(September 15, 2016) There is no compelling case for Ontario to honour its odious renewable power deals.
Ontario’s power prices are soaring out of control, industry is leaving the province, the Liberal government is panicking over its re-election prospects, and almost everyone agrees there’s no remedy, that the ludicrously lucrative long-term contracts that the Ontario government signed with wind and solar energy developers condemn the province to many more years of economic hardship.
Except there is a way to deal with the onerous contracts — rip them up. There is no compelling economic, environmental, moral or legal case for the government to “honour” odious contracts. The only honourable course of action for the government, in fact, is to admit its mistakes and pass legislation declaring those contracts null and void.
A compelling economic case? In announcing its Green Energy Act, the Liberals repeatedly boasted they’d be creating 50,000 jobs, boosting the Ontario economy to new heights. With jobs fleeing the province and business confidence at rock bottom, no one hears that boast any longer.
A compelling environmental case? Industrial wind turbines, which rely on fossil fuel backup, do next to nothing to reduce carbon dioxide, the sole rationale for their existence. In contrast to this trivial and dubious environmental benefit, wind turbines do immense and certain environmental harm by disfiguring the countryside and slaughtering millions of birds and bats.
A compelling moral case? Ontario’s multi-billion “clean energy” industry has a squalid provenance. This has been largely a closed-door sector in which 11 politically favoured domestic and multinational giants control 90 per cent of the wind power market, letting them pocket an estimated $10 billion in government-mandated subsidies over the next two decades. Although the industry portrays itself as small scale and local, it’s anything but.
A compelling legal case? There is none, if the province proceeds properly, explains Bruce Pardy, professor of law at Queen’s University, a former adjudicator for the Ontario Environmental Review Tribunal and author of the 2014 Fraser Institute study, Cancelling Contracts: The Power of Governments to Unilaterally Alter Agreements.
“The right way is to legislate: to enact a statute that declares green contracts to be null and void, and the province to be free from liability,” he explains. “Statutes can override iron-clad provisions in a contract because that is the nature of legislative supremacy: Legislatures can pass laws of any kind, as long as they are within their jurisdiction and do not offend the constitution. Legislating on electricity production is clearly a provincial power, as are ‘property and civil rights.’”

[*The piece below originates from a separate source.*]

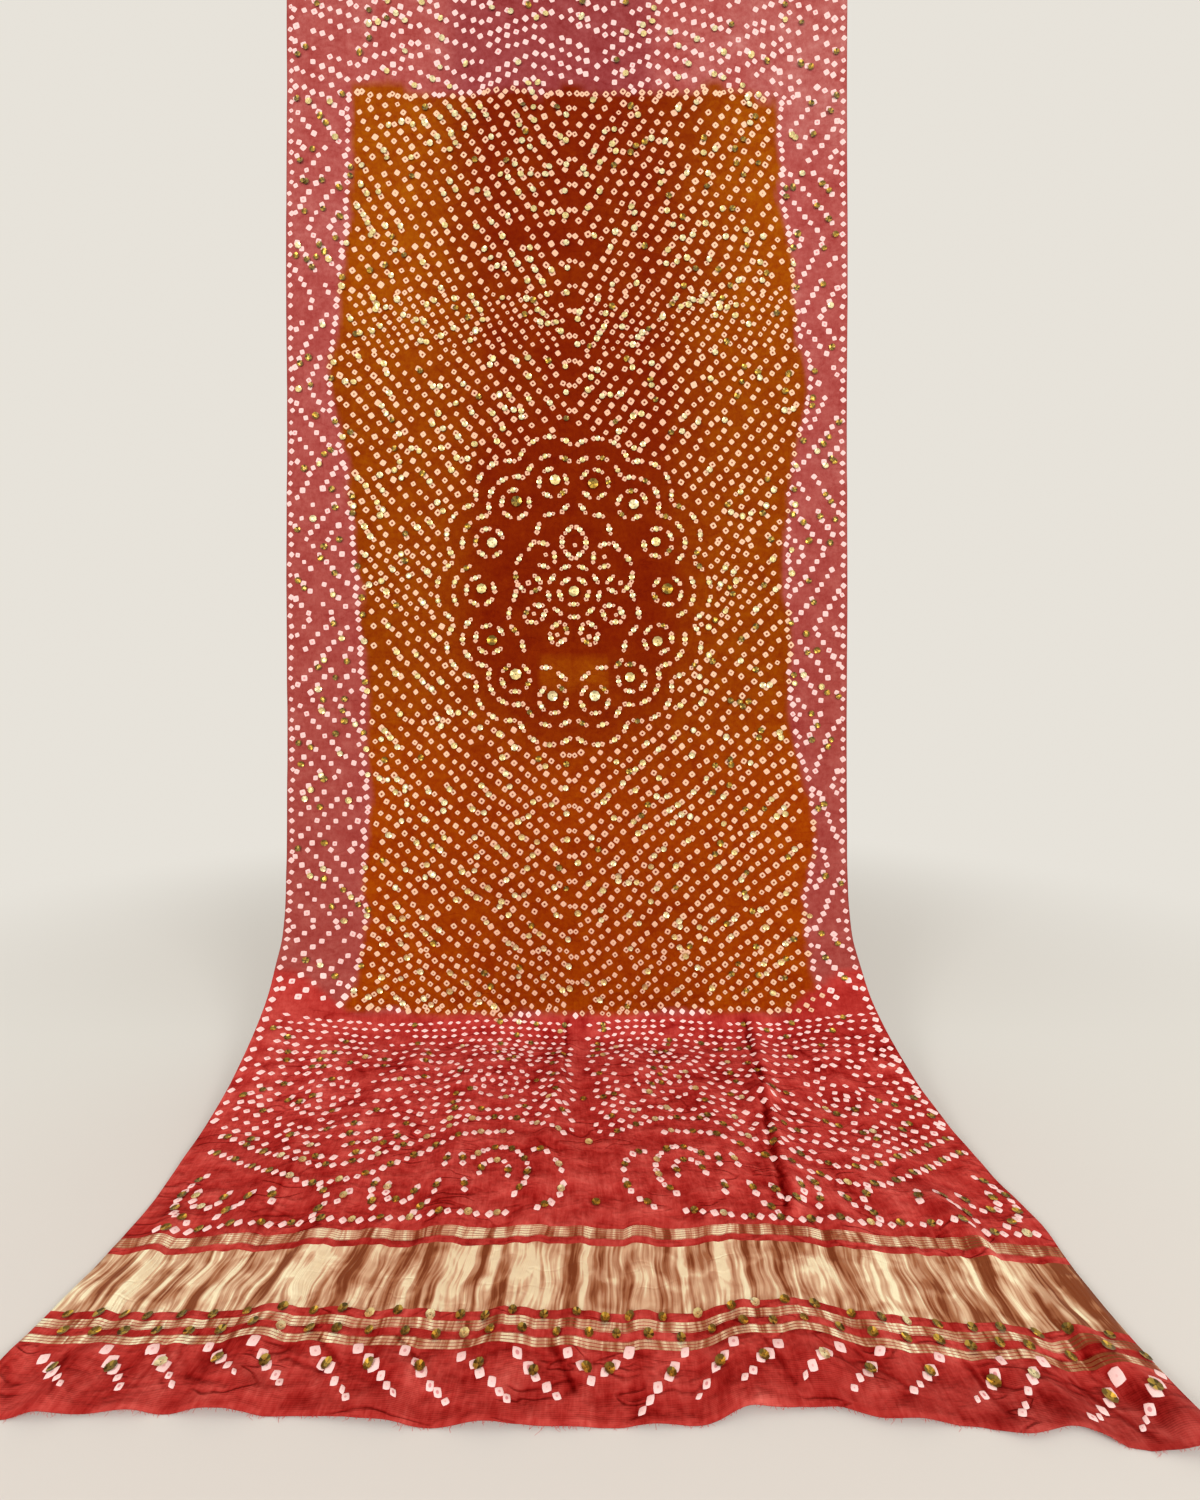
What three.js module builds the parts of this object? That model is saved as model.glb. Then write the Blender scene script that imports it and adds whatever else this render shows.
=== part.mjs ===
// A tie-dyed bandhani cloth, hung by its straight upper edge and let down onto a floor, where its end runs out
// towards the viewer. It is one woven piece: its hems and its gold-woven bands belong to it, so it is one solid.
//
// Millimetres. The origin is the middle of the hanging edge. +X is to the right and +Z is up; the cloth's face
// and its laid end are towards -Y.
//
// A place on the cloth is told by two numbers: "across", from -1 at the left selvedge to 1 at the right one,
// and "along", the distance from the hanging edge, measured down the middle of the cloth.

import * as THREE from "three";

// Driving sizes.
const clothWidth = 900;
const clothThickness = 1.5;
const hangHeight = 1830; // from the floor up to the hanging edge
const bendRadius = 55; // of the middle of the cloth, where it turns onto the floor
const laidReach = 498; // from the hanging plane forward to the middle of the front edge
const cheekPower = 2.5; // how closely the loose curve of the selvedges keeps to the sides

// The middle hangs straight down, turns through a quarter circle and lies straight forward.
const turnStart = hangHeight - bendRadius;
const turnLength = (bendRadius * Math.PI) / 2;
const floorStart = turnStart + turnLength;
const clothLength = floorStart + laidReach - bendRadius;

// The selvedges leave the hanging plane early and swing out to the floor in one long curve.
// height is above the floor, and forward is from the hanging plane.
const selvedgeSections = [
  { along: 0, height: 1830, forward: 0 },
  { along: 1540, height: 290, forward: 0 },
  { along: 1604, height: 228, forward: 4 },
  { along: 1683, height: 161, forward: 19 },
  { along: 1733, height: 125, forward: 42 },
  { along: 1781, height: 91, forward: 67 },
  { along: 1830, height: 64, forward: 99 },
  { along: 1877, height: 42, forward: 134 },
  { along: 1923, height: 24, forward: 170 },
  { along: 1968, height: 12.5, forward: 208 },
  { along: 2014, height: 5.5, forward: 247 },
  { along: 2058, height: 2, forward: 285 },
  { along: 2100, height: 0, forward: 321 },
  { along: 2151, height: 0, forward: 366 },
  { along: clothLength, height: 0, forward: 495 },
];

// The laid end drifts to the right, and its gold bands draw the cloth in a little.
const drift = [
  { along: 0, sideways: 0, halfWidth: 450 },
  { along: 1560, sideways: 0, halfWidth: 449 },
  { along: 1683, sideways: 2, halfWidth: 447 },
  { along: 1781, sideways: 7, halfWidth: 447 },
  { along: 1877, sideways: 15, halfWidth: 447 },
  { along: 1968, sideways: 24, halfWidth: 445 },
  { along: 2058, sideways: 33, halfWidth: 443 },
  { along: 2130, sideways: 41, halfWidth: 442 },
  { along: 2185, sideways: 38, halfWidth: 437 },
  { along: 2215, sideways: 36, halfWidth: 437 },
  { along: clothLength, sideways: 34, halfWidth: 440 },
];

// The front edge lies in shallow scallops: lead is how far it runs past a straight line.
const frontEdge = [
  { across: -1, lead: 0 },
  { across: -0.84, lead: -3 },
  { across: -0.66, lead: -6 },
  { across: -0.45, lead: -5 },
  { across: -0.2, lead: 1 },
  { across: 0.2, lead: 0 },
  { across: 0.3, lead: -8 },
  { across: 0.42, lead: -9 },
  { across: 0.5, lead: -2 },
  { across: 0.64, lead: 1 },
  { across: 0.72, lead: 7 },
  { across: 0.79, lead: 3 },
  { across: 0.87, lead: 14 },
  { across: 1, lead: 19 },
];
const scallopDepth = 190; // how far back from the front edge its scallops can be felt

// The cloth lies a little proud of the floor between its creases.
const floorLoft = 3;

// Soft waves: each crosses the cloth so many times across and along, and stands so high.
const hangingWaves = [
  { across: 3, along: 0.6, height: 2.4, turn: 0.15 },
  { across: 5, along: -1.1, height: 1.4, turn: 0.6 },
  { across: 1, along: 4.5, height: 1.2, turn: 0.35 },
];
const laidWaves = [
  { across: 9, along: 1.5, height: 1.3, turn: 0.1 },
  { across: 14, along: -2.5, height: 1, turn: 0.55 },
  { across: 4, along: 9, height: 0.8, turn: 0.3 },
];

// Main creases, each a straight trough (rise below 0) or ridge from one place on the cloth to another.
const creases = [
  { name: "middle ridge", fromAcross: -0.02, fromAlong: 1840, toAcross: -0.07, toAlong: 1985, halfWidth: 13, rise: 6 },
  { name: "middle ridge's end", fromAcross: -0.08, fromAlong: 2010, toAcross: -0.12, toAlong: 2110, halfWidth: 12, rise: 4 },
  { name: "long ridge", fromAcross: 0.63, fromAlong: 1800, toAcross: 0.55, toAlong: 1960, halfWidth: 15, rise: 9 },
  { name: "long ridge's end", fromAcross: 0.55, fromAlong: 1960, toAcross: 0.47, toAlong: 2120, halfWidth: 14, rise: 8 },
  { name: "left cheek ridge", fromAcross: -0.5, fromAlong: 1880, toAcross: -0.72, toAlong: 2080, halfWidth: 18, rise: 4 },
  { name: "corner ridge", fromAcross: 0.8, fromAlong: 2120, toAcross: 0.97, toAlong: 2290, halfWidth: 16, rise: 7 },
  { name: "left end ridge", fromAcross: -0.93, fromAlong: 2130, toAcross: -0.86, toAlong: 2290, halfWidth: 14, rise: 4 },
  { name: "pleat 1", fromAcross: -0.88, fromAlong: 2140, toAcross: -0.88, toAlong: 2250, halfWidth: 13, rise: -4 },
  { name: "pleat 2", fromAcross: -0.67, fromAlong: 2140, toAcross: -0.67, toAlong: 2260, halfWidth: 12, rise: -4 },
  { name: "pleat 3", fromAcross: -0.52, fromAlong: 2130, toAcross: -0.53, toAlong: 2280, halfWidth: 12, rise: -4 },
  { name: "pleat 4", fromAcross: -0.39, fromAlong: 2140, toAcross: -0.4, toAlong: 2250, halfWidth: 12, rise: -3 },
  { name: "pleat 5", fromAcross: -0.19, fromAlong: 2120, toAcross: -0.2, toAlong: 2240, halfWidth: 12, rise: -4 },
  { name: "pleat 6", fromAcross: -0.06, fromAlong: 2110, toAcross: -0.06, toAlong: 2260, halfWidth: 12, rise: -4 },
  { name: "pleat 7", fromAcross: 0.06, fromAlong: 2120, toAcross: 0.08, toAlong: 2290, halfWidth: 12, rise: -5 },
  { name: "pleat 8", fromAcross: 0.36, fromAlong: 2110, toAcross: 0.36, toAlong: 2250, halfWidth: 12, rise: -4 },
  { name: "pleat 9", fromAcross: 0.5, fromAlong: 2120, toAcross: 0.51, toAlong: 2270, halfWidth: 13, rise: -4 },
  { name: "pleat 10", fromAcross: 0.65, fromAlong: 2130, toAcross: 0.67, toAlong: 2280, halfWidth: 13, rise: -5 },
  { name: "pleat 11", fromAcross: 0.88, fromAlong: 2140, toAcross: 0.87, toAlong: 2300, halfWidth: 12, rise: -5 },
];

// The grid: cells across, and rows of cells in each stretch of the cloth, finer where it bends.
const cellsAcross = 46;
const stretches = [
  { from: 0, to: 1500, rows: 12 },
  { from: 1500, to: turnStart, rows: 9 },
  { from: turnStart, to: floorStart, rows: 6 },
  { from: floorStart, to: clothLength, rows: 23 },
];

// A column of a table, read between its rows along a smooth curve that never overshoots them.
function readTable(rows, key, column, at) {
  const last = rows.length - 1;
  if (at <= rows[0][key]) return rows[0][column];
  if (at >= rows[last][key]) return rows[last][column];
  const i = rows.findIndex((row) => row[key] > at) - 1;
  const step = (k) => rows[k + 1][key] - rows[k][key];
  const slope = (k) => (rows[k + 1][column] - rows[k][column]) / step(k);
  const tangent = (k) => {
    if (k === 0) return slope(0);
    if (k === last) return slope(last - 1);
    const before = slope(k - 1);
    const after = slope(k);
    return before * after <= 0 ? 0 : (2 * before * after) / (before + after);
  };
  const h = step(i);
  const t = (at - rows[i][key]) / h;
  const a = rows[i][column];
  const b = rows[i + 1][column];
  const rise = t * t * (3 - 2 * t);
  const bow = t * (1 - t);
  return a + (b - a) * rise + h * bow * (tangent(i) * (1 - t) - tangent(i + 1) * t);
}

// Height above the floor and distance forward of the middle of the cloth.
function middleSection(along) {
  if (along <= turnStart) return { height: hangHeight - along, forward: 0 };
  if (along >= floorStart) return { height: 0, forward: bendRadius + along - floorStart };
  const turned = (along - turnStart) / bendRadius;
  return { height: bendRadius * (1 - Math.sin(turned)), forward: bendRadius * (1 - Math.cos(turned)) };
}

// The height of a set of waves at one place.
function waveHeight(waves, across, along) {
  const turns = (w) => w.across * (across / 2) + w.along * (along / clothLength) + w.turn;
  return waves.reduce((sum, w) => sum + w.height * Math.cos(2 * Math.PI * turns(w)), 0);
}

// The height of the creases at one place: each falls off like a bell on both sides of its line.
function creaseHeight(across, along) {
  const half = clothWidth / 2;
  const place = new THREE.Vector2(across * half, along);
  return creases.reduce((sum, c) => {
    const from = new THREE.Vector2(c.fromAcross * half, c.fromAlong);
    const run = new THREE.Vector2(c.toAcross * half, c.toAlong).sub(from);
    const t = THREE.MathUtils.clamp(place.clone().sub(from).dot(run) / run.lengthSq(), 0, 1);
    const away = place.distanceTo(from.add(run.multiplyScalar(t))) / c.halfWidth;
    return sum + c.rise * Math.exp(-away * away);
  }, 0);
}

// The smooth run of the cloth, before its waves and creases are raised.
function smoothPoint(across, along) {
  const middle = middleSection(along);
  const cheek = Math.abs(across) ** cheekPower;
  const mix = (column) =>
    (1 - cheek) * middle[column] + cheek * readTable(selvedgeSections, "along", column, along);
  const scallop = THREE.MathUtils.smoothstep(along, clothLength - scallopDepth, clothLength);
  const forward = mix("forward") + scallop * readTable(frontEdge, "across", "lead", across);
  const sideways = readTable(drift, "along", "sideways", along);
  const halfWidth = readTable(drift, "along", "halfWidth", along);
  return new THREE.Vector3(sideways + across * halfWidth, -forward, mix("height") - hangHeight);
}

// The direction out of a surface's face at one place, from its slopes.
function faceNormal(surface, across, along) {
  const stepAcross = 0.002;
  const stepAlong = 1;
  const right = surface(across + stepAcross, along).sub(surface(across - stepAcross, along));
  const onwards = surface(across, along + stepAlong).sub(surface(across, along - stepAlong));
  return onwards.cross(right).normalize();
}

// The middle layer of the cloth with its waves and creases raised out of its face.
function clothPoint(across, along) {
  const laid = THREE.MathUtils.smoothstep(along, turnStart, floorStart + 60);
  const hung = THREE.MathUtils.smoothstep(along, 0, 300) * (1 - laid);
  const rise =
    hung * waveHeight(hangingWaves, across, along) +
    laid * (floorLoft + waveHeight(laidWaves, across, along)) +
    creaseHeight(across, along);
  const point = smoothPoint(across, along);
  point.addScaledVector(faceNormal(smoothPoint, across, along), rise);
  point.z = Math.max(point.z, clothThickness / 2 - hangHeight);
  return point;
}

// The sheet as one closed body: a front and a back skin, half the thickness either side, joined at the rim.
function clothGeometry() {
  const alongs = [0];
  for (const s of stretches)
    for (let i = 1; i <= s.rows; i += 1) alongs.push(s.from + ((s.to - s.from) * i) / s.rows);
  const perRow = cellsAcross + 1;
  const perSkin = perRow * alongs.length;
  const positions = [];
  for (const side of [1, -1])
    for (const along of alongs)
      for (let i = 0; i < perRow; i += 1) {
        const across = (2 * i) / cellsAcross - 1;
        const out = faceNormal(clothPoint, across, along).multiplyScalar((side * clothThickness) / 2);
        const point = clothPoint(across, along).add(out);
        point.z = Math.max(point.z, -hangHeight + (side > 0 ? clothThickness : 0));
        positions.push(...point);
      }

  const triangles = [];
  const quad = (a, b, c, d) => triangles.push(a, b, c, a, c, d);
  const front = (row, i) => row * perRow + i;
  const back = (row, i) => front(row, i) + perSkin;
  const lastRow = alongs.length - 1;
  for (let row = 0; row < lastRow; row += 1)
    for (let i = 0; i < cellsAcross; i += 1) {
      quad(front(row, i), front(row + 1, i), front(row + 1, i + 1), front(row, i + 1));
      quad(back(row, i), back(row, i + 1), back(row + 1, i + 1), back(row + 1, i));
    }
  for (let i = 0; i < cellsAcross; i += 1) {
    quad(front(0, i), front(0, i + 1), back(0, i + 1), back(0, i));
    quad(front(lastRow, i), back(lastRow, i), back(lastRow, i + 1), front(lastRow, i + 1));
  }
  for (let row = 0; row < lastRow; row += 1) {
    quad(front(row, 0), back(row, 0), back(row + 1, 0), front(row + 1, 0));
    quad(front(row, cellsAcross), front(row + 1, cellsAcross), back(row + 1, cellsAcross), back(row, cellsAcross));
  }

  const geometry = new THREE.BufferGeometry();
  geometry.setAttribute("position", new THREE.Float32BufferAttribute(positions, 3));
  geometry.setIndex(triangles);
  geometry.computeVertexNormals();
  return geometry;
}

const dyedSilk = new THREE.MeshStandardMaterial({ color: 0xb5451f, roughness: 0.7, metalness: 0 });

const cloth = new THREE.Mesh(clothGeometry(), dyedSilk);
cloth.name = "bandhani_cloth";

const bandhani = new THREE.Group();
bandhani.add(cloth);

export default bandhani;
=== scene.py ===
# %% [markdown]
# # A bandhani cloth, hung and laid
#
# A length of silk is pinched up into thousands of small points, each one bound tightly with thread, and the
# cloth is then dyed. Where the thread held, the silk stays undyed, and every point leaves a small pale
# lozenge that is a little puckered, with a speck of dye at its middle. This cloth has a pink ground, an
# orange field that was dyed again in rust down its middle, and a red end with gold-woven bands. Sequins are
# sewn on beside the dots.
#
# The cloth hangs by its upper edge and runs out over the floor, towards the viewer.
#
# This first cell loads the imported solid, which fixes the place and the size of everything below.

# %% Load the frame
import math

import bpy
import numpy as np
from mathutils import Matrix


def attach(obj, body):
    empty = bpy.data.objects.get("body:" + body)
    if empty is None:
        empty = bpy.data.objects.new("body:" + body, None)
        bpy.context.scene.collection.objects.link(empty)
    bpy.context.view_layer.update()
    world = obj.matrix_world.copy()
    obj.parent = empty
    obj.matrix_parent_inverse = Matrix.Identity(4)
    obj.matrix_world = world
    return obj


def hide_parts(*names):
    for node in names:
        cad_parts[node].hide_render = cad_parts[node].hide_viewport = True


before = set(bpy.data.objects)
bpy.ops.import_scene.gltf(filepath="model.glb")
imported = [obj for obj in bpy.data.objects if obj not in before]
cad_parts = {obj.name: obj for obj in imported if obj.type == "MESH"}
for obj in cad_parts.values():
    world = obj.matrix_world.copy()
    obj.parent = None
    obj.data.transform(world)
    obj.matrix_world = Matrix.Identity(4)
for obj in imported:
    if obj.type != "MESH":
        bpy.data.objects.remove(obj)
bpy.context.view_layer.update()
rng = np.random.default_rng(2304)
MM = 0.001

# %% [markdown]
# ## The camera
#
# A wide lens stands close to the front edge of the laid end, half a metre above the floor, and looks straight
# ahead. The laid end then spreads towards the viewer, and the hanging part stays square.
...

There is no compelling case for Ontario to honour its odious renewable power deals
Pardy’s analysis is sound not just in theory but in practice, as Trillium Power Wind Corp. discovered when it sued for $2.25 billion in damages after the Liberals, to quell fierce public opposition to offshore wind turbines prior to a previous election, unilaterally rewrote the rules. The appeal court had no time for Trillium’s claims, noting that it was “plain and obvious” and “beyond all reasonable doubt” that Trillium could not succeed in arguing breach of contract. As an analysis of the case by the law firm Osler, Hoskin & Harcourt put it, the appeal court “made it clear that proponents who choose to participate in discretionary government programs, such as Ontario’s renewable energy program, do so primarily at their own risk. Governments may alter the policies that underlie a program, and may even alter or cancel such programs, in a manner that may be fully lawful and immune from civil suit.”
Moreover, the appeal court decision dismissed Trillium’s contention that the government had acted improperly out of “purely political” considerations, rather than out of legitimate public policy considerations. As Osler explained, governments are free to act in their political interests: “this decision emphasizes that political factors, such as strong public opposition, are legitimate public policy considerations.” These principles aren’t Ontario-specific — they’re fundamental. Throughout Europe, governments are also unilaterally rewriting their unaffordably generous rules governing the renewables industry.
Cancelling Ontario’s odious renewables contracts would immediately and directly lower rates for the province’s citizens and industry, reversing the harm to the provincial economy and improving the government’s prospects in the coming provincial election. A cancellation would bless the citizens of Ontario — and other provinces —indirectly as well, by disciplining future governments and investors alike. Investors would be leery of participating in future politically motivated government programs that weren’t fundamentally sound, making it difficult for future governments to pursue pet projects that run the risk of harming the citizenry. Benign government projects — say building a school or hospital — would run no such risk and discourage no investor.
Contracts are sacrosanct between private parties, when they follow the law. Contracts means something else entirely when one party — the government — makes the law and is free to change it. Let the investor beware before getting into bed with government. Let the government think hard about whether its fling with renewables is an affair it wishes to continue.